THESE pupils from Lord Deramore’s School are about to follow in some famous footsteps on Sunday as they take part in Moses and Pharaoh, part of the 2010 cycle of Mystery Plays in the Treasurer’s House gardens.

Luminaries such as Robson Green and Christopher Timothy have appeared as Christ, while Dame Judi Dench played Mary three times in 1957, and the latest stars from Lord Deramore’s have been rehearsing for weeks.

Head teacher Sheena Powle said the children were thrilled to be taking part. She said: “They have been learning to speak in Middle English and have studied the medieval period in some detail.

“Also one of the teaching assistants has made the costumes, with help from the pupils.”

The York Mystery Plays, also known as York Corpus Christi Plays, will be performed in traditional style by city guilds on moving pageant waggons.
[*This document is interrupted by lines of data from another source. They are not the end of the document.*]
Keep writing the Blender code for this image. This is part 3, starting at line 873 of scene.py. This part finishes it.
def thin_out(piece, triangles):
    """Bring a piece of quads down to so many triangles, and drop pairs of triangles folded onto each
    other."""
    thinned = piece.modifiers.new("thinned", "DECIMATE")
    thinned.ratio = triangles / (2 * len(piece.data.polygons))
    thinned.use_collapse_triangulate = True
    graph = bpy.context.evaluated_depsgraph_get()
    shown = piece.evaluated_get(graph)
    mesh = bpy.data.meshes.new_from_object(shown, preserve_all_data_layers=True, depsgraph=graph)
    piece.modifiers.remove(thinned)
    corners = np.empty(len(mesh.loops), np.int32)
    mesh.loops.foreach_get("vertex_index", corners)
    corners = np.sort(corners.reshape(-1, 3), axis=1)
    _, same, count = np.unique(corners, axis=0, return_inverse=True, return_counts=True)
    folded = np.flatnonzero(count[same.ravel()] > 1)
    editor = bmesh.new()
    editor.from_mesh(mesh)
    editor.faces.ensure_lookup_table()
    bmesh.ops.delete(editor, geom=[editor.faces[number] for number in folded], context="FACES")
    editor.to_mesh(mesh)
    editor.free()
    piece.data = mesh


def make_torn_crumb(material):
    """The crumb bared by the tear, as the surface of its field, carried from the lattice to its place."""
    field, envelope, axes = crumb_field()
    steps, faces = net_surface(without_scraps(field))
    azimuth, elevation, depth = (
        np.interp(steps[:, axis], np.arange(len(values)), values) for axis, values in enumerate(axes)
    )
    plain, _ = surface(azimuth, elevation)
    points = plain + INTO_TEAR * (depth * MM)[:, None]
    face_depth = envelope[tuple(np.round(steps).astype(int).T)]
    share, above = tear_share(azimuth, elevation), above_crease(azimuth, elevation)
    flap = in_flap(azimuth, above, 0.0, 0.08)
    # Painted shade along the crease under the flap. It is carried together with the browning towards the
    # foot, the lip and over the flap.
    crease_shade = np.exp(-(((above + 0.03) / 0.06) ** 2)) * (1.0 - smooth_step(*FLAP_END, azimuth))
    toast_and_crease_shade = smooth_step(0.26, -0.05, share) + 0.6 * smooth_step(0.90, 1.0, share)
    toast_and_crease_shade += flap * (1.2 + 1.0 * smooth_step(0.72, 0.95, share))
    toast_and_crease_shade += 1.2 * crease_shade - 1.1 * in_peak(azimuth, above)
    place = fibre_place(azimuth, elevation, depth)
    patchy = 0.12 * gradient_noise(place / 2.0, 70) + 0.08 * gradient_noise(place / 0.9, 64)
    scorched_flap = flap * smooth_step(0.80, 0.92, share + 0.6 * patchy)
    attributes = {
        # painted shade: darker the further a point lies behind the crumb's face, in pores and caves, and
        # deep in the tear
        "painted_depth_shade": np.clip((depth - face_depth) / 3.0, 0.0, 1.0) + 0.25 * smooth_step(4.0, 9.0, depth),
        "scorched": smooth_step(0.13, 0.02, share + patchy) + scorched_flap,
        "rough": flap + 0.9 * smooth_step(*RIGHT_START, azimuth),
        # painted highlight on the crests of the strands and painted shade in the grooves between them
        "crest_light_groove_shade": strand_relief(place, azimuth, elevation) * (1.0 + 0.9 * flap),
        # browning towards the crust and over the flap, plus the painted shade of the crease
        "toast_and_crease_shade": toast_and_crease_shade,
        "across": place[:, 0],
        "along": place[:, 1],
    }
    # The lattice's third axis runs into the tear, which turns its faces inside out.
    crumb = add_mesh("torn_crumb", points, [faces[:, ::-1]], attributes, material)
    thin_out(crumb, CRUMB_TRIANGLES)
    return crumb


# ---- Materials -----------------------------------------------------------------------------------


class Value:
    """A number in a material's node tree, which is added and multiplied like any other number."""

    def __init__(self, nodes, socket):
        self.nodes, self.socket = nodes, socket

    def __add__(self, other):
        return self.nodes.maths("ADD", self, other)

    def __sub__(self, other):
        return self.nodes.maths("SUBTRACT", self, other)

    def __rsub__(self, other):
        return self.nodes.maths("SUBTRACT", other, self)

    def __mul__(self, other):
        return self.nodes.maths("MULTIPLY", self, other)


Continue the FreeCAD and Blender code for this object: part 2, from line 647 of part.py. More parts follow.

In medieval York, the guilds presented the entire Christian narrative of the Creation to the Last Judgement to mark the Corpus Christi Festival in June.

Each guild took one of 48 plays, mounted it on a waggon, and then paraded through the city streets.

Originally each guild performed stories that related to their work; the shipwrights played the Building Of The Ark, while the butchers acted out the Death Of Christ.

The first plays took place in 1340 and continued until the Reformation, when Archbishop Edmund Grindal confiscated all copies of the cycle.

After their suppression during the Tudor period, the performances remained little known until Lucy Toulmin Smith got permission from the Earl of Ashburnham to examine the manuscripts of the plays, which were in his possession.

In 1885, she published her transcription, alongside an introduction and short glossary.

In 1909, The York Historic Pageant included a parade of the banners of the guilds through the streets of the city, accompanying a wagon representing the Nativity.

In December of that year a selection of six of the plays was performed to fundraise for St Olave’s Church, York.

The plays were not seen again until the 1951 York Festival of the Arts.

This year, 12 plays will be performed. Part one begins at noon on Sunday in Dean’s Park, and the pageant waggons will move through the city streets to stage the plays at different locations in College Green, St Sampson’s Square and the new playing station at the Eye of York, near the Castle Museum.

Audiences are welcome to watch the plays free of charge on the city streets and tickets for the playing stations are available from York Visitor Information Centre, on 01904 550099.